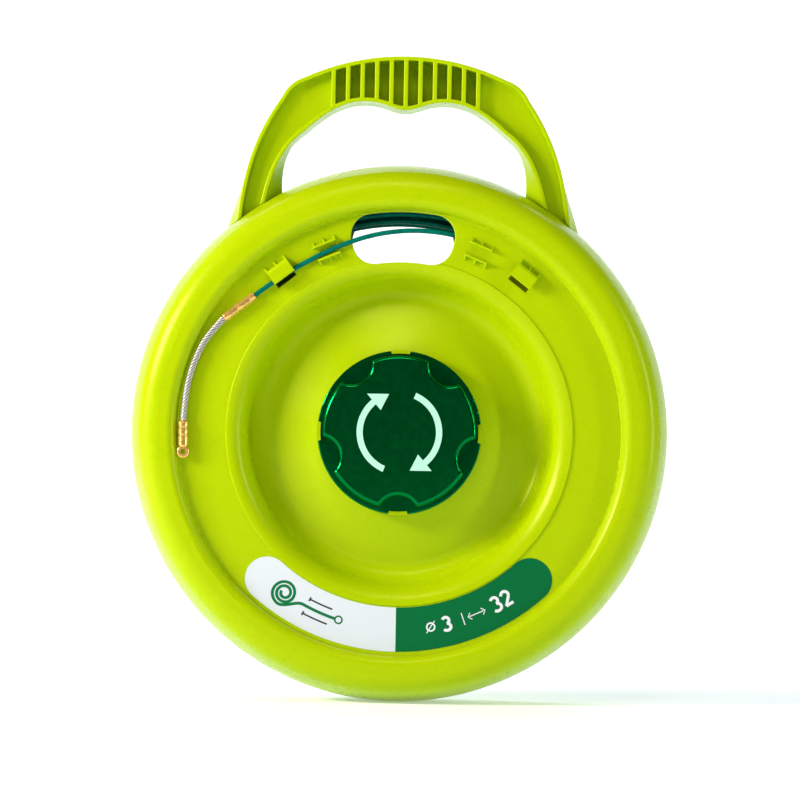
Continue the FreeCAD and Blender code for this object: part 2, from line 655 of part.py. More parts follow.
def knob_cap():
    """A round cap with five finger scallops and a rim with four notches for the hub's hooks."""
    plate_y = KNOB_BACK_Y - HUB_PLATE
    grip = disc(KNOB_DISC_R, KNOB_TOP_Y, FLANGE_TOP_Y + 1)
    for i in range(SCALLOPS):
        centre = place(180 + i * 360 / SCALLOPS, SCALLOP_CENTRE_R, 0)
        grip = grip.cut(disc(SCALLOP_R, KNOB_TOP_Y - 1, FLANGE_TOP_Y, centre))
    corners = [e for e in grip.Edges if e.BoundBox.YLength > 8 and e.BoundBox.XLength < 0.01]
    grip = grip.makeFillet(CAP_CORNER, corners)
    grip = grip.makeFillet(CAP_EDGE, [e for e in grip.Edges if e.BoundBox.YMax < KNOB_TOP_Y + 0.01])
    rim = disc(KNOB_R, FLANGE_TOP_Y, plate_y)
    rim = rim.makeFillet(CAP_FLANGE_EDGE,
                         [e for e in rim.Edges if e.BoundBox.YMax < FLANGE_TOP_Y + 0.01])
    skirt = ring(KNOB_R, SKIRT_IN_R, plate_y - 0.2, KNOB_BACK_Y + SKIRT_DROP)
    shape = fuse([grip, rim, skirt])
    shape = shape.cut(disc(CAP_BORE_R, KNOB_TOP_Y + CAP_TOP_WALL, 0))
    for i in range(CLIP_COUNT):
        notch = tab_sector(NOTCH_IN_R, KNOB_R + 10, -60, 0, NOTCH_W)
        low_notch = tab_sector(LOW_NOTCH_IN_R, KNOB_R + 10, plate_y, 0, NOTCH_W)
        for cut in (notch, low_notch):
            shape = shape.cut(turned(cut, i * 360 / CLIP_COUNT))
    return shape


def knob_emblem():
    """Two arrows in a circle, raised on the front cap: the reel winds either way."""
    pieces = []
    middle_r = (EMBLEM_IN_R + EMBLEM_OUT_R) / 2
    far = KNOB_R + 10
    middle_angle = (ARROW_START + ARROW_END) / 2
    for turn in (0, 180):
        band = ring(EMBLEM_OUT_R, EMBLEM_IN_R, KNOB_TOP_Y - EMBLEM_H, KNOB_TOP_Y)
        corner = [ORIGIN] + [place(a, far, 0) for a in (ARROW_START, middle_angle, ARROW_END)]
        wedge = prism([tuple(p) for p in corner], 120, (0, 1, 0))
        tip = [tuple(place(a, r, KNOB_TOP_Y - EMBLEM_H / 2))
               for a, r in ((ARROW_END - 1, middle_r - ARROW_HALF_W),
                            (ARROW_END - 1, middle_r + ARROW_HALF_W), (ARROW_TIP, middle_r))]
        arrow = fuse([band.common(wedge), prism(tip, EMBLEM_H, (0, 1, 0))])
        pieces.append(turned(arrow, turn))
    return Part.makeCompound(pieces)


def spec_label():
    return arc_plate(LABEL_IN_R, LABEL_OUT_R, *LABEL_ANGLES, LABEL_CORNER,
                     FACE_Y - LABEL_THICK, FACE_Y)


def tape_coil():
    """The outer shape of the coiled tape."""
    shape = ring(COIL_OUT_R, COIL_IN_R, -COIL_HALF_DEPTH, COIL_HALF_DEPTH)
    return shape.makeFillet(5.0, [e for e in shape.Edges if e.BoundBox.YLength < 0.01])


def tube(name, route, radius):
    """A round tube along straight runs joined by tangent arcs, as large as the runs allow."""
    points = [place(*p) for p in route]
    edges, radii = [], []
    last = points[0]
    for before, corner, after in zip(points, points[1:], points[2:]):
        to_a, to_b = (before - corner), (after - corner)
        shorter = min(to_a.Length, to_b.Length)
        to_a.normalize()
        to_b.normalize()
        half = to_a.getAngle(to_b) / 2
        reach = 0.45 * shorter
        bend = reach * math.tan(half)
        start, end = corner + to_a * reach, corner + to_b * reach
        middle = corner + (to_a + to_b).normalize() * (bend / math.sin(half) - bend)
        edges += [Part.LineSegment(last, start).toShape(), Part.Arc(start, middle, end).toShape()]
        radii.append(bend)
        last = end
    edges.append(Part.LineSegment(last, points[-1]).toShape())
    path = Part.Wire(edges)
    circle = Part.Circle(points[0], (points[1] - points[0]).normalize(), radius)
    shape = path.makePipeShell([Part.Wire(circle.toShape())], True, False)
    expected = math.pi * radius ** 2 * path.Length
    print(f"{name}: {path.Length:.1f} mm long, bend radii {[round(r) for r in radii]},"
          f" volume {shape.Volume:.0f} of {expected:.0f}")
    return shape


def turned_rod(profile, start, end):
    """A round solid from its profile of (distance, radius), lying from one point towards another."""
    points = [V(r, 0, d) for d, r in profile]
    wire = Part.makePolygon([V(0, 0, profile[0][0])] + points + [V(0, 0, profile[-1][0]),
                                                                V(0, 0, profile[0][0])])
    rod = Part.Face(wire).revolve(ORIGIN, V(0, 0, 1), 360)
    rod.Placement = FreeCAD.Placement(start, FreeCAD.Rotation(V(0, 0, 1), end - start))
    return rod


def crimped(length, radii, count, first, pitch):
    """The profile of a crimped sleeve: chamfered mouths and a row of shallow grooves."""
    mouth, barrel, groove = radii
    profile = [(0, mouth), (1.0, barrel)]
    for i in range(count):
        d = first + i * pitch
        profile += [(d, barrel), (d + 0.5, groove), (d + 1.3, groove), (d + 1.8, barrel)]
    return profile + [(length - 1.0, barrel), (length, mouth)]


def tape_ferrule():
    start, end = place(*TAPE_ROUTE[-1]), place(*LEADER_ROUTE[0])
    length = (end - start).Length
    return turned_rod(crimped(length, TAPE_SLEEVE, 3, 7.0, 4.2), start, end)


def tail_ferrule():
    """The sleeve on the tape's inner end, which lies against the side of the coil."""
    start = V(0.5 - TAIL_LENGTH / 2, TAIL_Y, TAIL_R)
    rod = turned_rod(crimped(TAIL_LENGTH, TAIL_SLEEVE, 2, 3.0, 5.0), start,
                     start + V(TAIL_LENGTH, 0, 0))
    return turned(rod, TAIL_ANGLE)


def eye_fitting():
    """A crimped sleeve that ends in a flat eye for the draw wire."""
    start, eye = place(*LEADER_ROUTE[-1]), place(*EYE_CENTRE)
    sleeve_length = (eye - start).Length - EYE_OUT_R + 0.8
    sleeve = turned_rod(crimped(sleeve_length, EYE_SLEEVE, 2, 3.4, 4.6), start, eye)
    eye_plate = disc(EYE_OUT_R, eye.y - EYE_THICK / 2, eye.y + EYE_THICK / 2, eye)
    eye_plate = eye_plate.makeFillet(EYE_EDGE,
                                     [e for e in eye_plate.Edges if e.BoundBox.YLength < 0.01])
    return fuse([sleeve, eye_plate]).cut(disc(EYE_HOLE_R, -60, 0, eye))


def save(name, shape):
    """Writes a node's solid, lifted so that the rim stands at Z = 0."""
    lifted = shape.copy()
    lifted.translate(V(0, 0, CASE_R))
    if not lifted.isValid():
        print(name, "isn't a valid shape")
    print(f"{name}: {len(lifted.Solids)} solids, {lifted.Volume:.0f} mm3")
    lifted.exportStep(f"parts/{name}.step")


def pair(shape):
    """A front piece and its twin at the rear, in one node."""
    return Part.makeCompound([shape, mirrored(shape)])


def main():
    os.makedirs("parts", exist_ok=True)
    tenon_cuts = [tenon(side * TENON_ANGLE, 0.1) for side in (-1, 1)]
    common = shell_common(window_cut(), tenon_cuts)
    save("front_shell", front_shell(common))
    save("rear_shell", rear_shell(common))
    save("case_screws", case_screws())
    save("carry_handle", carry_handle())
    save("front_bush", front_bush())
    save("rear_bush", mirrored(front_bush()))
    save("thrust_washers", pair(thrust_washer()))
    save("spindle", spindle())
    save("spindle_washers", pair(spindle_washer()))
    save("spindle_screws", pair(spindle_screw()))
    save("front_knob_hub", knob_hub())
    save("front_knob_cap", knob_cap())
    save("knob_emblem", knob_emblem())
    save("rear_knob_hub", mirrored(knob_hub()))
    save("rear_knob_cap", mirrored(knob_cap()))
    save("spec_label", spec_label())
    save("tape_coil", tape_coil())
    save("tape_lead", tube("tape_lead", TAPE_ROUTE, TAPE_R))
    save("tape_ferrule", tape_ferrule())
    save("tail_ferrule", tail_ferrule())
    save("steel_leader", tube("steel_leader", LEADER_ROUTE, LEADER_R))
    save("eye_fitting", eye_fitting())


main()
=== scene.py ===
import json
import math
import random

import bmesh
import bpy
from mathutils import Matrix, Vector


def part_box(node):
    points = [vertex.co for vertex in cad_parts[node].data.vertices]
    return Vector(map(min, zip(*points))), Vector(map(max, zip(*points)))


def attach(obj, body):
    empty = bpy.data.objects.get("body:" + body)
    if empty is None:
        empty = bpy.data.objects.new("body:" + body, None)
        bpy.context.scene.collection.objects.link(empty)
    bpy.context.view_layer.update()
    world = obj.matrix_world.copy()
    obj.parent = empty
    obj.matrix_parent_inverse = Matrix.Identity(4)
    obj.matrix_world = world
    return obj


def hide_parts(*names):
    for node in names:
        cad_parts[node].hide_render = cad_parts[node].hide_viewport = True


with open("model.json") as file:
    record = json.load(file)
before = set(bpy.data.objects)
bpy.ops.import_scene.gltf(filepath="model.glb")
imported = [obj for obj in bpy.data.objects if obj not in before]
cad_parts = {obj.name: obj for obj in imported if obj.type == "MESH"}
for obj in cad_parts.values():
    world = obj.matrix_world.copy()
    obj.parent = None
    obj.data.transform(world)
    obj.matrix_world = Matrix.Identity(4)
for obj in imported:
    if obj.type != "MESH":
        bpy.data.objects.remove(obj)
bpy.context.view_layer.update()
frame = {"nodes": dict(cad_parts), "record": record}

# Fish tape reel. Metres. The front faces -Y, and the case axis runs along Y.
# A place on the front is a clock angle (degrees, clockwise from the top, seen from the front),
# a distance from the case axis, and a depth along Y.
CASE_LO, CASE_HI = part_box("front_shell")
LABEL_LO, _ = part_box("spec_label")
CENTRE = Vector((0, 0, (CASE_LO.z + CASE_HI.z) / 2))


def clock_direction(angle):
    """The unit vector away from the case axis at a clock angle."""
    a = math.radians(angle)
    return Vector((math.sin(a), 0, math.cos(a)))


def place(angle, radius, depth):
    """The point at a clock angle, a distance from the case axis and a depth."""
    return CENTRE + clock_direction(angle) * radius + Vector((0, depth, 0))


def smooth_step(x):
    """0 below 0, 1 above 1, with a gentle start and end between."""
    x = min(max(x, 0.0), 1.0)
    return x * x * (3 - 2 * x)


# ---------------------------------------------------------------- camera

LENS_MM = 160.5
CAMERA_DISTANCE = 2.2
CAMERA_ELEVATION = math.radians(-1.4)
CAMERA_ROLL = math.radians(1.1)
# how far the case axis lies from the middle of the view
AXIS_RIGHT, AXIS_UP = -0.0004, -0.0205


def make_camera():
    """A long lens in front of the reel, a little below its axis."""
    data = bpy.data.cameras.new("camera")
    data.lens = LENS_MM
    data.sensor_width = 36
    data.clip_start = 0.05
    data.clip_end = 50
    camera = bpy.data.objects.new("camera", data)
    bpy.context.collection.objects.link(camera)
    away = Vector((0, -math.cos(CAMERA_ELEVATION), math.sin(CAMERA_ELEVATION)))
    turn = away.to_track_quat("Z", "Y").to_matrix() @ Matrix.Rotation(CAMERA_ROLL, 3, "Z")
    aim = CENTRE - turn @ Vector((AXIS_RIGHT, AXIS_UP, 0))
    camera.matrix_world = Matrix.Translation(aim + away * CAMERA_DISTANCE) @ turn.to_4x4()
    bpy.context.scene.camera = camera


# ---------------------------------------------------------------- materials

class Material:
    """A node material built from a Principled shader."""

    def __init__(self, name, colour, roughness, **sockets):
        self.data = bpy.data.materials.new(name)
        self.data.use_nodes = True
        self.nodes = self.data.node_tree.nodes
        self.links = self.data.node_tree.links
        self.shader = self.nodes["Principled BSDF"]
        self.shader.inputs["Base Color"].default_value = (*colour, 1)
        self.shader.inputs["Roughness"].default_value = roughness
        for socket, value in sockets.items():
            self.shader.inputs[socket.replace("_", " ")].default_value = value
        self.position = self.nodes.new("ShaderNodeTexCoord").outputs["Object"]
        self.height = None

    def node(self, kind, **settings):
        made = self.nodes.new(kind)
        for key, value in settings.items():
            setattr(made, key, value)
        return made

    def noise(self, scale, detail=3.0, roughness=0.5, stretch=(1, 1, 1), distortion=0.0):
        """Noise in the row frame, with about `scale` cells to the metre."""
        mapping = self.node("ShaderNodeMapping")
        mapping.inputs["Scale"].default_value = stretch
        texture = self.node("ShaderNodeTexNoise")
        texture.inputs["Scale"].default_value = scale
        texture.inputs["Detail"].default_value = detail
        texture.inputs["Roughness"].default_value = roughness
        texture.inputs["Distortion"].default_value = distortion
        self.links.new(self.position, mapping.inputs["Vector"])
        self.links.new(mapping.outputs["Vector"], texture.inputs["Vector"])
        return texture.outputs["Fac"]

    def ramp(self, value, low, high, from_value, to_value):
        """Maps a value from low..high to from_value..to_value, clamped."""
        made = self.node("ShaderNodeMapRange")
        made.inputs["From Min"].default_value = low
        made.inputs["From Max"].default_value = high
        made.inputs["To Min"].default_value = from_value
        made.inputs["To Max"].default_value = to_value
        self.links.new(value, made.inputs["Value"])
        return made.outputs["Result"]

    def mix(self, factor, colour_a, colour_b):
        """A colour between two, each a tuple or a socket."""
        made = self.node("ShaderNodeMix", data_type="RGBA")
        self.links.new(factor, made.inputs["Factor"])
        for socket, colour in ((made.inputs["A"], colour_a), (made.inputs["B"], colour_b)):
            self.feed(socket, colour)
        return made.outputs["Result"]

    def feed(self, socket, colour):
        if isinstance(colour, tuple):
            socket.default_value = (*colour, 1)
        else:
            self.links.new(colour, socket)

    def colour(self, value):
        self.links.new(value, self.shader.inputs["Base Color"])

    def roughen(self, value):
        self.links.new(value, self.shader.inputs["Roughness"])

    def bump(self, value, depth):
        """Adds a bump of the given depth in metres on top of those before it."""
        made = self.node("ShaderNodeBump")
        made.inputs["Strength"].default_value = 1
        made.inputs["Distance"].default_value = depth
        self.links.new(value, made.inputs["Height"])
        if self.height is not None:
            self.links.new(self.height, made.inputs["Normal"])
        self.height = made.outputs["Normal"]
        self.links.new(self.height, self.shader.inputs["Normal"])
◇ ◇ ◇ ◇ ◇
# [GIVEN INSTRUCTION]
Where a line above includes "objects", copy that line.

# [ANSWER]
    empty = bpy.data.objects.get("body:" + body)
        empty = bpy.data.objects.new("body:" + body, None)
        bpy.context.scene.collection.objects.link(empty)
before = set(bpy.data.objects)
imported = [obj for obj in bpy.data.objects if obj not in before]
        bpy.data.objects.remove(obj)
    camera = bpy.data.objects.new("camera", data)
    bpy.context.collection.objects.link(camera)